Please set down exactly the lines of the listing below from the line containing "with BuildSketch(Plane.XY.offset(lug_z - mouth_depth" through the line containing "from math import", both lines included, leaving out all other lines.

[start Source data]

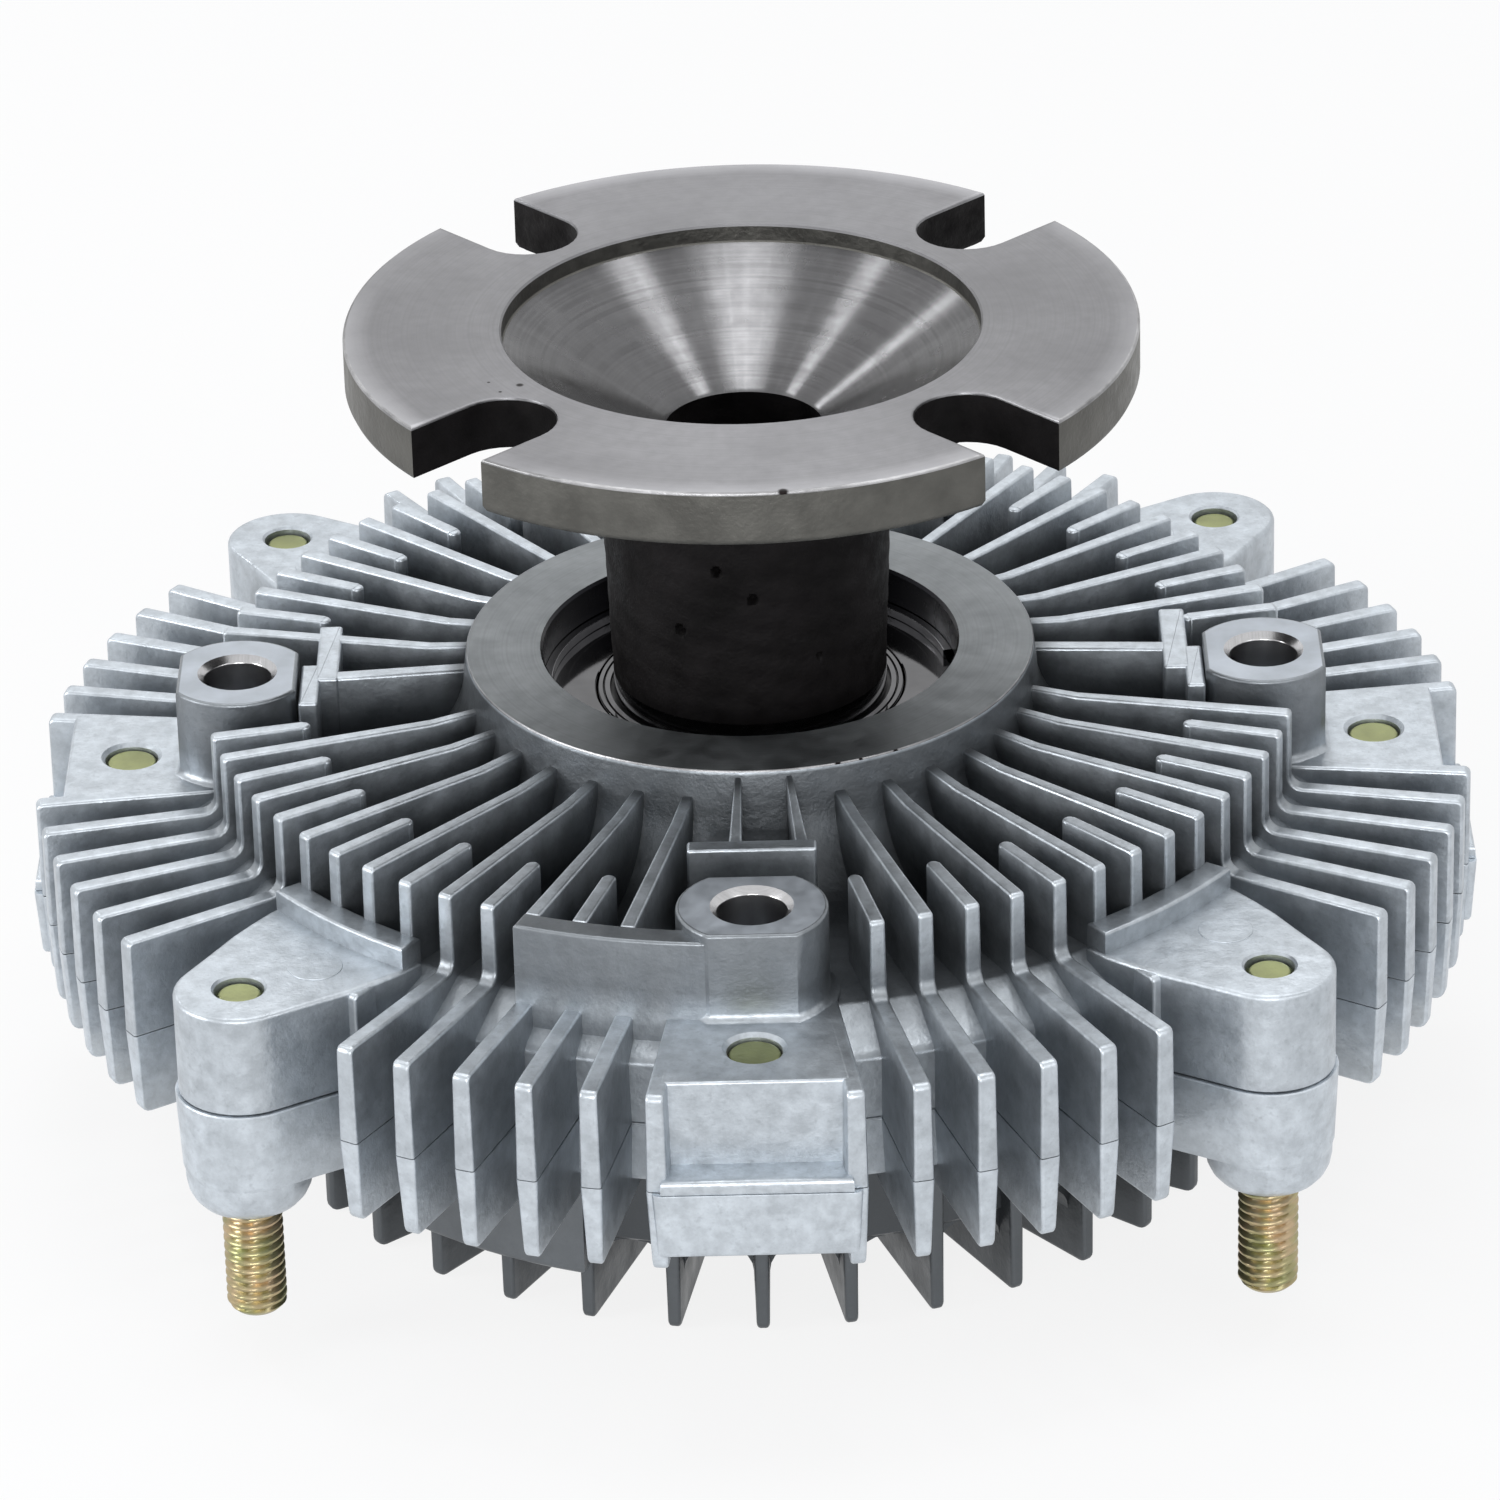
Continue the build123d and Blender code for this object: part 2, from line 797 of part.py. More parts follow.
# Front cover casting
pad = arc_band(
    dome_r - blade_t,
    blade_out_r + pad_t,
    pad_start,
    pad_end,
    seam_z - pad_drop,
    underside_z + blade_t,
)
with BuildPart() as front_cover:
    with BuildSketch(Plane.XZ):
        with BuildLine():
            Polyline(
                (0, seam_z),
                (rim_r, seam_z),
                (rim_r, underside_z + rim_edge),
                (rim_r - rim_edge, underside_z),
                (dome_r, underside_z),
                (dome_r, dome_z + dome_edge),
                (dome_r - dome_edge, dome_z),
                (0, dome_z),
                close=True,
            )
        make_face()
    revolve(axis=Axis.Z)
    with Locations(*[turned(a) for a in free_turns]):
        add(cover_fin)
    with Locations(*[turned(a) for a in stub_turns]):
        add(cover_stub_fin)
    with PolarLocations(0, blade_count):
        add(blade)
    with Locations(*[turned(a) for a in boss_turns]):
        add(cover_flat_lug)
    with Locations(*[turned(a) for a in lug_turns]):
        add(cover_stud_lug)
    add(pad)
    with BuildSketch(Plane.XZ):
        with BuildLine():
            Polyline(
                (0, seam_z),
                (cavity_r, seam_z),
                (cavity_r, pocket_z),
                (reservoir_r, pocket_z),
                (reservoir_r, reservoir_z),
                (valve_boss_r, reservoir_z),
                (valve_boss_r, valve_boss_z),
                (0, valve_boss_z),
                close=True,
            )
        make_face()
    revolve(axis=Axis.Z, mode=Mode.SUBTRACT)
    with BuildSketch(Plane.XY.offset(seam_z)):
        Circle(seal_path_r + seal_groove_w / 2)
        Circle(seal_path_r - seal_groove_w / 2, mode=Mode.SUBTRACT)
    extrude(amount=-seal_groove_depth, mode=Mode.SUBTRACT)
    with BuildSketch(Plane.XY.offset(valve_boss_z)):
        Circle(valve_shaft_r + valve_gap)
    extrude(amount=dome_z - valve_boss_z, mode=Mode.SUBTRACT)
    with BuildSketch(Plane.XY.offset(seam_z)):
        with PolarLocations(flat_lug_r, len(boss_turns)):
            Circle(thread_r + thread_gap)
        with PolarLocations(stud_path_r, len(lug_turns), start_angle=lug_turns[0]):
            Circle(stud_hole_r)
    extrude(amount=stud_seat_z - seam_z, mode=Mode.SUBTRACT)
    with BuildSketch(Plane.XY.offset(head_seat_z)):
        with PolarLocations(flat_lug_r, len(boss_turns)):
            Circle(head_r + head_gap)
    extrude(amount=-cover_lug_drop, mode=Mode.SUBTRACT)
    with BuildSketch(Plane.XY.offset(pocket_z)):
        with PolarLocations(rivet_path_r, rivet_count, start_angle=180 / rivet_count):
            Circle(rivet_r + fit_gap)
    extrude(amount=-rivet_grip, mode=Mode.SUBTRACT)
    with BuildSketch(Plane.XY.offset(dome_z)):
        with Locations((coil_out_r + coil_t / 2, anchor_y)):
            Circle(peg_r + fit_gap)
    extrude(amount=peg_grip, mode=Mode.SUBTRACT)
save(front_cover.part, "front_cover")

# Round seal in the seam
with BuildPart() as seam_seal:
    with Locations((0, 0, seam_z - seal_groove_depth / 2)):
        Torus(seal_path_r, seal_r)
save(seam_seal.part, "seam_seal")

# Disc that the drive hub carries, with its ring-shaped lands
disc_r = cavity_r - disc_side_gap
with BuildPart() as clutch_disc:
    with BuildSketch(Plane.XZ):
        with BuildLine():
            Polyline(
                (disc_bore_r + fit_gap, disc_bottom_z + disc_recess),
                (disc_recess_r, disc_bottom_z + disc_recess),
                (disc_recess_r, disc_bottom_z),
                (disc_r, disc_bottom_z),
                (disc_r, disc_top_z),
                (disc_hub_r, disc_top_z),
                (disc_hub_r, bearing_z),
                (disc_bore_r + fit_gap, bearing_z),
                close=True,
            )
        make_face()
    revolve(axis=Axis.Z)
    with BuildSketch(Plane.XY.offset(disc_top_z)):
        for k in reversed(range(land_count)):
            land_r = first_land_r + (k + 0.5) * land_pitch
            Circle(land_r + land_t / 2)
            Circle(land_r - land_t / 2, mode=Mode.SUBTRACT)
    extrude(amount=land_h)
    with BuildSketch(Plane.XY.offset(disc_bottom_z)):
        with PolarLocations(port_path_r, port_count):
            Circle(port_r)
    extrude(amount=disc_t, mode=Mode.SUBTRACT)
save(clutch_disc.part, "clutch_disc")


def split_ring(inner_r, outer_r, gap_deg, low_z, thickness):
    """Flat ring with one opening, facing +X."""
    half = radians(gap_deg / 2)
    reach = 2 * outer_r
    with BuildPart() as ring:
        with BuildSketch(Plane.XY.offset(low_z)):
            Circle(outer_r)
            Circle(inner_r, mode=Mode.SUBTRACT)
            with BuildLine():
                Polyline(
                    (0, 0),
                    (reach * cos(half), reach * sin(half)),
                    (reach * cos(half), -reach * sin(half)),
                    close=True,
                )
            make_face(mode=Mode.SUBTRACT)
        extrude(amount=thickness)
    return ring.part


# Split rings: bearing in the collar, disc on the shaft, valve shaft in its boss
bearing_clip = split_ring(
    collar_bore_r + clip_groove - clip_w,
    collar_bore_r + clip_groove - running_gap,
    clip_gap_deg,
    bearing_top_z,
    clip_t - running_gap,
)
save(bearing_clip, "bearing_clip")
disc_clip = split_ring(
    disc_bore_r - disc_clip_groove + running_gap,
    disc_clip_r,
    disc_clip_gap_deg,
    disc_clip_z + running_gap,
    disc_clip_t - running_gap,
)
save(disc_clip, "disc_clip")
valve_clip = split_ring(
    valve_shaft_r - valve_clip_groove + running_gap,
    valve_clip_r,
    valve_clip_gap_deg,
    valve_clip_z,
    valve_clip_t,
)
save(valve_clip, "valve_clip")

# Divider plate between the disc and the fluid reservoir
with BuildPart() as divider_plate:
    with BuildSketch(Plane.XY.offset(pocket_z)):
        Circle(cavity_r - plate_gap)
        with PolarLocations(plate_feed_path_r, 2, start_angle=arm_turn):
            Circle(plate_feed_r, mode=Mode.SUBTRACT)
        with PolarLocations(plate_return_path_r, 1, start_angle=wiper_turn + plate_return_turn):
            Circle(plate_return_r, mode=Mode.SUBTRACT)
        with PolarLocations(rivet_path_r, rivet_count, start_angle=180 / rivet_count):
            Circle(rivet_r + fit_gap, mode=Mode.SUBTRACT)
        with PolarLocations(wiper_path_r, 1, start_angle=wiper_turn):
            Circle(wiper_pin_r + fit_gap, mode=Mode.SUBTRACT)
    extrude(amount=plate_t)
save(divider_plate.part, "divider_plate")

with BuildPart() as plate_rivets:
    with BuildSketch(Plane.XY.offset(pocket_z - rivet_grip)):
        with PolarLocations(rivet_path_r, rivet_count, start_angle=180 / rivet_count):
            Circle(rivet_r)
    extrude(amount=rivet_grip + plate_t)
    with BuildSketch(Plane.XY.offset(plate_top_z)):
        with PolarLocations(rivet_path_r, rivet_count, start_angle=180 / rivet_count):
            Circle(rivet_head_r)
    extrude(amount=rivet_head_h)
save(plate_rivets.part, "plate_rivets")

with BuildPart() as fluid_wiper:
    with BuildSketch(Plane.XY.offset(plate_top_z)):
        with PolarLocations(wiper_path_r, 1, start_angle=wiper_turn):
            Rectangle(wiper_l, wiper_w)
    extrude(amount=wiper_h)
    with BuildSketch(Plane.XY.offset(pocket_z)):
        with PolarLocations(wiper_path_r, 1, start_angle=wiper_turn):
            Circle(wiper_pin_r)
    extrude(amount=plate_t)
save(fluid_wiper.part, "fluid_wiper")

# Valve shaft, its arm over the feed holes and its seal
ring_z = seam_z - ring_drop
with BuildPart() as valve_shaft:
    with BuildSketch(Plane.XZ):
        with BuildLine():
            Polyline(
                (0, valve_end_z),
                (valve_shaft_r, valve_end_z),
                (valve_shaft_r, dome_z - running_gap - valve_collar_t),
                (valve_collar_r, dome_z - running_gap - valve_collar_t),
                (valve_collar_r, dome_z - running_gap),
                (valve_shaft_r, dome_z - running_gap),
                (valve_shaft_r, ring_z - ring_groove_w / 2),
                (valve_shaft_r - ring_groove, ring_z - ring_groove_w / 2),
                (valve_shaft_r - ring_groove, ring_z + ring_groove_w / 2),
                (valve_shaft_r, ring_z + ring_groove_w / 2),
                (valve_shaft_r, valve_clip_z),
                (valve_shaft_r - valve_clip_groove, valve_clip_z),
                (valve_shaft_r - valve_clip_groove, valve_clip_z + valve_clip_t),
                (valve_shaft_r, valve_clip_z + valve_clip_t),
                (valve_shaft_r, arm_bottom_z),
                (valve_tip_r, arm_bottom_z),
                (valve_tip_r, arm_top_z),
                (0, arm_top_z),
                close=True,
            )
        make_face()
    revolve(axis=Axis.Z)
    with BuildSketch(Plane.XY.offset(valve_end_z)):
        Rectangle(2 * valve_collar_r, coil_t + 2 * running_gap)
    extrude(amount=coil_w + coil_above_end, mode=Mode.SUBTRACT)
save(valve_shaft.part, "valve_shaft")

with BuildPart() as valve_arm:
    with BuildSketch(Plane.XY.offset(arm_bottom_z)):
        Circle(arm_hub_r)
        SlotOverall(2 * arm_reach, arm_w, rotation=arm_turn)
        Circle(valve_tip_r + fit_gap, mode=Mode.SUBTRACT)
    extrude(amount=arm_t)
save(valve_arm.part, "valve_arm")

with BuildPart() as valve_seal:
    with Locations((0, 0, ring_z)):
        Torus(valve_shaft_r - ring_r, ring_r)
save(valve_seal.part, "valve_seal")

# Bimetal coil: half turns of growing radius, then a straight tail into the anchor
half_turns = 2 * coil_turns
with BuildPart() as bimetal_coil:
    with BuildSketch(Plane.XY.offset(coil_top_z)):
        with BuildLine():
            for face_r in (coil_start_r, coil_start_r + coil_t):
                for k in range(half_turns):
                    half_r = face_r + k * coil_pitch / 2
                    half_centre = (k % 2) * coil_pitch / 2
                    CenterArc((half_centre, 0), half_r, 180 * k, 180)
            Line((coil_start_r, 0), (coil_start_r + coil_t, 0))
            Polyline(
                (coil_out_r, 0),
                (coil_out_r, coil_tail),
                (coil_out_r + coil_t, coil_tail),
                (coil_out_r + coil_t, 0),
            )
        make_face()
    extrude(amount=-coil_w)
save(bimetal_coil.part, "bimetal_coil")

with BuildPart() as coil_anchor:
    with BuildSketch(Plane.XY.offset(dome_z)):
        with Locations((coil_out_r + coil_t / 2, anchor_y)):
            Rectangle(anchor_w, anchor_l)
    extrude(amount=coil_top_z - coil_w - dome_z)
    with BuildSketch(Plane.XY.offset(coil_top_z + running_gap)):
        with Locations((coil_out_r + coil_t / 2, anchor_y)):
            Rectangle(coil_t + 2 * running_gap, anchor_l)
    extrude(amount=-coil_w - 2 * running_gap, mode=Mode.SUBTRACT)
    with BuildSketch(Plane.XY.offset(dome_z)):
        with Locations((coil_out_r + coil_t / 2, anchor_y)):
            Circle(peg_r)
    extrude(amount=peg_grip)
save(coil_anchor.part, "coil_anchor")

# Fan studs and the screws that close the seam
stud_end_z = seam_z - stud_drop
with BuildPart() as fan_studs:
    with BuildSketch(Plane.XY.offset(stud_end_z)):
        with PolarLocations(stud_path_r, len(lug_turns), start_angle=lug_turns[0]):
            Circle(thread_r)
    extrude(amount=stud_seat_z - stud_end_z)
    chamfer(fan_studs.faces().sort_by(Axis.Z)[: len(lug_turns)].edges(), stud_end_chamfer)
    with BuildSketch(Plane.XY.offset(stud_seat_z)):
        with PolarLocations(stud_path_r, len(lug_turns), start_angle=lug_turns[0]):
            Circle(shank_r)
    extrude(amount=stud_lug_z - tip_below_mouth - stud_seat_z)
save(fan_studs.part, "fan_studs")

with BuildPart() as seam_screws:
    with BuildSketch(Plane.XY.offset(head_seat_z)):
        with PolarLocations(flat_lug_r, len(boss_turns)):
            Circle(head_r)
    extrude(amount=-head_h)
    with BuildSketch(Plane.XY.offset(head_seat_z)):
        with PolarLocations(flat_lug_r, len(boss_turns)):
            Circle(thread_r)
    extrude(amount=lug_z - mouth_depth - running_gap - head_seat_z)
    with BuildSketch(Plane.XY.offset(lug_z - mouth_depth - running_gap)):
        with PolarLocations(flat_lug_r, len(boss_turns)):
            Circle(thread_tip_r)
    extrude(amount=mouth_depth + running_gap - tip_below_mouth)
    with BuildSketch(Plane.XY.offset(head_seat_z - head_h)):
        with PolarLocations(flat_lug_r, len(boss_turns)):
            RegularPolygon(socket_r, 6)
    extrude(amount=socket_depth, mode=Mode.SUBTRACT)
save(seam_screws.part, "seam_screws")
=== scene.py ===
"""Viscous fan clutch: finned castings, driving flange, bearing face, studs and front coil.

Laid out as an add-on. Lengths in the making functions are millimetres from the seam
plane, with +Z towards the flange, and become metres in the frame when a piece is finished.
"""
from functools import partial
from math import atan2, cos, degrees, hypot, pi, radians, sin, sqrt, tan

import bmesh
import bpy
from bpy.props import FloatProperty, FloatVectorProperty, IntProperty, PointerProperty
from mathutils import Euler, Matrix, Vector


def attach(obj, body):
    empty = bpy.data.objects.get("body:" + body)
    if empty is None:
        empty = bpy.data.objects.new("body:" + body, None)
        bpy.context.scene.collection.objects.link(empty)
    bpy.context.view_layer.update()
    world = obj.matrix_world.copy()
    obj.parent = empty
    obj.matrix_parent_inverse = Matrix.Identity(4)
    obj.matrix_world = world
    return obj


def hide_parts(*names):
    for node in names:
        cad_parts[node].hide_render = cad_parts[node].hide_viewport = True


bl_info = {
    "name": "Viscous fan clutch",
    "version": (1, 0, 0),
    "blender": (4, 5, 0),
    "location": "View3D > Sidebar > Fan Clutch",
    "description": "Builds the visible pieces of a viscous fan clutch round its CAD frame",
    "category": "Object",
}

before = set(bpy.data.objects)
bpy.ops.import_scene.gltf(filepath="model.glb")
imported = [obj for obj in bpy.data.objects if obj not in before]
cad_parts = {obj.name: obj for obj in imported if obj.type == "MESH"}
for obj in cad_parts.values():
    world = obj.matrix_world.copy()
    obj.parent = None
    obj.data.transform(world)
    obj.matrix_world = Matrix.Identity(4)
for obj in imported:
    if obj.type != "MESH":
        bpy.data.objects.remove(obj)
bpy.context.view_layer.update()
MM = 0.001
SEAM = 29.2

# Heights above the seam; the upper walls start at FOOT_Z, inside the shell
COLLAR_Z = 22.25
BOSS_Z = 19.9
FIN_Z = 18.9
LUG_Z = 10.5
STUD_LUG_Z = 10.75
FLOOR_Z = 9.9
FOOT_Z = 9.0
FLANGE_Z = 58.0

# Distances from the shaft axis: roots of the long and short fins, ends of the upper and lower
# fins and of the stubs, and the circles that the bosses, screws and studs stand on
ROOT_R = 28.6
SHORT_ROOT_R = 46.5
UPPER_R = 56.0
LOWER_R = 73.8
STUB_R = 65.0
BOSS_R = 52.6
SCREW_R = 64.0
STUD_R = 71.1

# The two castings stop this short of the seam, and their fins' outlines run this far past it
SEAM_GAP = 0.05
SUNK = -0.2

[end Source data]

-- Worked solution --
    with BuildSketch(Plane.XY.offset(lug_z - mouth_depth - running_gap)):
        with PolarLocations(flat_lug_r, len(boss_turns)):
            Circle(thread_tip_r)
    extrude(amount=mouth_depth + running_gap - tip_below_mouth)
    with BuildSketch(Plane.XY.offset(head_seat_z - head_h)):
        with PolarLocations(flat_lug_r, len(boss_turns)):
            RegularPolygon(socket_r, 6)
    extrude(amount=socket_depth, mode=Mode.SUBTRACT)
save(seam_screws.part, "seam_screws")
=== scene.py ===
"""Viscous fan clutch: finned castings, driving flange, bearing face, studs and front coil.

Laid out as an add-on. Lengths in the making functions are millimetres from the seam
plane, with +Z towards the flange, and become metres in the frame when a piece is finished.
"""
from functools import partial
from math import atan2, cos, degrees, hypot, pi, radians, sin, sqrt, tan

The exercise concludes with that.